Your higher self understands you are born worthy of love, and a deep part of you recognizes you don’t need to seek it. You are valuable already, and have nothing to prove. Love comes to you effortlessly because your own vibration is high, and attracting it without asking or demanding it.

Only you can discern whether its your ego imposing what it wants or whether its your higher self feeling genuinely disappointed when a value you hold is not being honoured. Your own sadness, anger or frustration belongs to you to process, and heal.

Authentic emotions brings you closer to yourself,

and allows you to grow.

Ego emotions feels disconnected from your true self,

and is an ongoing struggle.

To summarize:

1. You will have expectations based on your own values, beliefs, and programming – just don’t impose them on anyone. Let others choose for them, and you choose for you.

2. You will project (see life from your lens of understanding) based on who you are, which includes your own blind spots (you don’t know what you don’t know!) so stay open to everyone’s point of view to see the whole picture. You don’t have to agree with everyone – you  just can’t blame them!

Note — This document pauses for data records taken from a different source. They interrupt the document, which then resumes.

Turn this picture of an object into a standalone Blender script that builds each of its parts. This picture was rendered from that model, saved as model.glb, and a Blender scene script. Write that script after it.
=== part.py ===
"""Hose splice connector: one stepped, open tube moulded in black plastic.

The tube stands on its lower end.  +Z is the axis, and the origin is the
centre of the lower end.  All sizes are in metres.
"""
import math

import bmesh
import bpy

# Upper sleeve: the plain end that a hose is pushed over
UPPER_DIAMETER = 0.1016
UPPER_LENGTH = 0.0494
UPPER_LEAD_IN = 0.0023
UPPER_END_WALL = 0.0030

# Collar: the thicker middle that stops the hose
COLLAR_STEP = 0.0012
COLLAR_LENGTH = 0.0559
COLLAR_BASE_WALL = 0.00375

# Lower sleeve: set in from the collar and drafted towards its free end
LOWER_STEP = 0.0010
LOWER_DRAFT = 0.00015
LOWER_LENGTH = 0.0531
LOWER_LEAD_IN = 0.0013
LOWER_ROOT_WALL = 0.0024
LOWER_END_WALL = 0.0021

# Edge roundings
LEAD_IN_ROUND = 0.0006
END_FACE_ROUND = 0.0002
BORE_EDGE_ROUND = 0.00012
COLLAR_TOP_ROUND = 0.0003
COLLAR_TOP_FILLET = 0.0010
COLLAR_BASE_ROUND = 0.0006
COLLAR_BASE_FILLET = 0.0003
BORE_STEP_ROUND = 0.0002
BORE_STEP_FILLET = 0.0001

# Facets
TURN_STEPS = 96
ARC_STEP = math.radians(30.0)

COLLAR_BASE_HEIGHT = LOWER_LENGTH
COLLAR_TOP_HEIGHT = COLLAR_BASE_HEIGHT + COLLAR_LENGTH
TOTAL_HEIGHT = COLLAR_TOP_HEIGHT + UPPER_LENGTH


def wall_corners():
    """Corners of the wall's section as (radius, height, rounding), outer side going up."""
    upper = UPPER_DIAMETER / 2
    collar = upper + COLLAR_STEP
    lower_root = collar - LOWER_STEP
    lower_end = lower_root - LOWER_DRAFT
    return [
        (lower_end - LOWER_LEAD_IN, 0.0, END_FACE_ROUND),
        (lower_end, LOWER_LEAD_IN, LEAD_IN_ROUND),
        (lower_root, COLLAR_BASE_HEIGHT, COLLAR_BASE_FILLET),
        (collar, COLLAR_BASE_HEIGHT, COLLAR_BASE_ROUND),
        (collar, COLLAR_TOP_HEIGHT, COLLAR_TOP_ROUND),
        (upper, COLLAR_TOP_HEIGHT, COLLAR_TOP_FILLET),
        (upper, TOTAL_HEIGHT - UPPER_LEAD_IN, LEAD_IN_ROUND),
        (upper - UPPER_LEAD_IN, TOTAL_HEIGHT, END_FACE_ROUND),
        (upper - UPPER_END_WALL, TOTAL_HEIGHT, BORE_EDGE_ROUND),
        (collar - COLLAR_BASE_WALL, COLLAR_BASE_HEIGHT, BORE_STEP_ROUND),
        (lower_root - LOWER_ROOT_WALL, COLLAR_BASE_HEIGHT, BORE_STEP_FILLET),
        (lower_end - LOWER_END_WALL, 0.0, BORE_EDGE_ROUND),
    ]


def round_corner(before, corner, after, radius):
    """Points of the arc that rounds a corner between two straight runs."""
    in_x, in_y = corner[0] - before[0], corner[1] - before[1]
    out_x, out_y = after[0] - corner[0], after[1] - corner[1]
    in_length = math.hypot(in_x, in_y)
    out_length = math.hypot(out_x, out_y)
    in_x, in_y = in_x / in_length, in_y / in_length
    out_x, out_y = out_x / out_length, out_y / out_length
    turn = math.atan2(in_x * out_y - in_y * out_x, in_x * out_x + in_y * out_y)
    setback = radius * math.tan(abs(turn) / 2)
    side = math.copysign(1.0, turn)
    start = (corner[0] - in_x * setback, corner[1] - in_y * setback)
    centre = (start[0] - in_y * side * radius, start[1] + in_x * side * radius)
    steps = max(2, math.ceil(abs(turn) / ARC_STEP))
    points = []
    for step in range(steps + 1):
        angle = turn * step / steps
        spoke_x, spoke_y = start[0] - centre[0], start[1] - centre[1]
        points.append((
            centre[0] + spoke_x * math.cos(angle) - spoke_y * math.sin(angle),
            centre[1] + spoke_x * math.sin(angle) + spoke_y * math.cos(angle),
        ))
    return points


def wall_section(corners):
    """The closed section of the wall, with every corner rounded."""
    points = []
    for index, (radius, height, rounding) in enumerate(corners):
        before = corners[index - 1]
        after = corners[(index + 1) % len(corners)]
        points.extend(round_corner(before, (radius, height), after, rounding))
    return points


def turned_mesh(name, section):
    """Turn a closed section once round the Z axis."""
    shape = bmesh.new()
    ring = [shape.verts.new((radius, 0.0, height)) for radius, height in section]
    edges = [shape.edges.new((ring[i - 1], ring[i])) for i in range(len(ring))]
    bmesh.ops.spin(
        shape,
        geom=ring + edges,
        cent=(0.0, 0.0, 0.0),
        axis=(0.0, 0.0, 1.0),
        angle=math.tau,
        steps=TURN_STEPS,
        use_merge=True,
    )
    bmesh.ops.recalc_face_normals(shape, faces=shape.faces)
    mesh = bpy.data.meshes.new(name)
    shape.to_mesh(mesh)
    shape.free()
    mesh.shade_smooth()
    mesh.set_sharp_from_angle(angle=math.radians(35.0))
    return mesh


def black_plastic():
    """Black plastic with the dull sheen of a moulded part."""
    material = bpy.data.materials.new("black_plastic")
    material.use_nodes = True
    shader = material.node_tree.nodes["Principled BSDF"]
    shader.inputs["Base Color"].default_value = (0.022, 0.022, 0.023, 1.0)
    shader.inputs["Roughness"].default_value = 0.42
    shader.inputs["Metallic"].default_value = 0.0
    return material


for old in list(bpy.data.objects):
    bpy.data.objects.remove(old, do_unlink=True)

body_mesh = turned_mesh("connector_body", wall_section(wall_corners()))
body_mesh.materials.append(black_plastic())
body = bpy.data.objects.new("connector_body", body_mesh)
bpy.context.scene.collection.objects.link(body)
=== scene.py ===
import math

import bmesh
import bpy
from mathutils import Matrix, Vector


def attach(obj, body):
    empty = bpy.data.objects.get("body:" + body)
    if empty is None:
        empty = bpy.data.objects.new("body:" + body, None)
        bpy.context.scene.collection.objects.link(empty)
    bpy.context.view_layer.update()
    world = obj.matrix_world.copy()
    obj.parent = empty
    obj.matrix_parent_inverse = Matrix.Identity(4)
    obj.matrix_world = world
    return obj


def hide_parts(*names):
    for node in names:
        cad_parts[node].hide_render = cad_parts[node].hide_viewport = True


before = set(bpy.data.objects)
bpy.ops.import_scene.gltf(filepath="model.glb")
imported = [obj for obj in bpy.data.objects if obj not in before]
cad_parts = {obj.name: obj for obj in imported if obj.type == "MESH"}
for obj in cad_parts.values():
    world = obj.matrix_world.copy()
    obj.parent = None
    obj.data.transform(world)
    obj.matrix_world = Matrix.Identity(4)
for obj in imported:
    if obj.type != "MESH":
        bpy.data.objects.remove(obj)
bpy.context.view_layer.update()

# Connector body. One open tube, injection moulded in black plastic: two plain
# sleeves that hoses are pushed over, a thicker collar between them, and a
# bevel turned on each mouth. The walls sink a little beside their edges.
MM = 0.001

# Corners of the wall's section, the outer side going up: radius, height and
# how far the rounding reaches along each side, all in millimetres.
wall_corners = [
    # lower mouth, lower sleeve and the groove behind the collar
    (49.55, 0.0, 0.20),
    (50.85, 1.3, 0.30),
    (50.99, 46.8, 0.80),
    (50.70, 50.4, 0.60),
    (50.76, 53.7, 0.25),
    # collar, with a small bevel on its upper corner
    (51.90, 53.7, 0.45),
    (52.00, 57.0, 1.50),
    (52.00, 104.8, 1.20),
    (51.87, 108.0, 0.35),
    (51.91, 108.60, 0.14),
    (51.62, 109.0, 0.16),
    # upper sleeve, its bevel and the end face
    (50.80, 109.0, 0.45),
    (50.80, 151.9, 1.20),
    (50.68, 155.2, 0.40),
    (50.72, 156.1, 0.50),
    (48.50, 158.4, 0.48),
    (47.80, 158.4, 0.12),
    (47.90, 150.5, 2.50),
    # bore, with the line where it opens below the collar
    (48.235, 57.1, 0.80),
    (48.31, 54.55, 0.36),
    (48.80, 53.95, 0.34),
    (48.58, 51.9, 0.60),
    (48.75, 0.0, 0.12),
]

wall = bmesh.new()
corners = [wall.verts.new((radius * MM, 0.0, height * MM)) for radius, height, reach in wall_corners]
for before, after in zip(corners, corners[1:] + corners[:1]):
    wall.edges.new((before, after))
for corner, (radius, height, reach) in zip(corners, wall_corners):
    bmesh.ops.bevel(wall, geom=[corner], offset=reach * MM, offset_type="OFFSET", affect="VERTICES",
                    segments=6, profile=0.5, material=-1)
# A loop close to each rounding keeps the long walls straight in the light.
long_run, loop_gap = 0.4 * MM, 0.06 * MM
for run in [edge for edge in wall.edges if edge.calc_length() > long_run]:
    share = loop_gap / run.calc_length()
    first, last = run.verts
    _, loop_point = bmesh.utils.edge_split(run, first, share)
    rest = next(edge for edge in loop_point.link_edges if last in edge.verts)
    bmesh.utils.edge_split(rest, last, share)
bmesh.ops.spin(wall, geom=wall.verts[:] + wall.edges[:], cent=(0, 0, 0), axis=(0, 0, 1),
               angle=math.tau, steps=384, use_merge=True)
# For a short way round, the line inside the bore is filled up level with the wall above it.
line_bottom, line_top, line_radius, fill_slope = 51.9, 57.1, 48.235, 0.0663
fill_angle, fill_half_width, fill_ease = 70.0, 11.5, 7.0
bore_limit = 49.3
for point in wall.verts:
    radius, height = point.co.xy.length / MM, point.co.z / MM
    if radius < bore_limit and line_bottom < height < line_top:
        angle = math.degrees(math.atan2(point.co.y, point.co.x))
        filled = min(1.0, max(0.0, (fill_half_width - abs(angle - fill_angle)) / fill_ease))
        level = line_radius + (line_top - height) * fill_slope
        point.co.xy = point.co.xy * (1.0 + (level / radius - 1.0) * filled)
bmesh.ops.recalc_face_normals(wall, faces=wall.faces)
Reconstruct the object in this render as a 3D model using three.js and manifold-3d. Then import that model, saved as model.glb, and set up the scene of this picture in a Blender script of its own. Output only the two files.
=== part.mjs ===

3. You will make certain assumptions because we don’t always have all the information in any given moment needed to make sense of what’s going on. Try to avoid having negative assumptions about someone’s character you don’t know or positive assumptions when a trust based on mutual values hasn’t been established. Pay close attention to your intuition of what feels ‘on’ or ‘off’ about someone – it’s telling you what you value.

4. Letting go of “taking it personally” means you’ve released your own need for what works for you having to work for someone else. You’ve let go of controlling, imposing, demanding, and expecting others to follow your ‘right way’. Other people’s happiness or pain is not your responsibility – that belongs to them, and your ‘right way’ doesn’t necessarily work for everyone.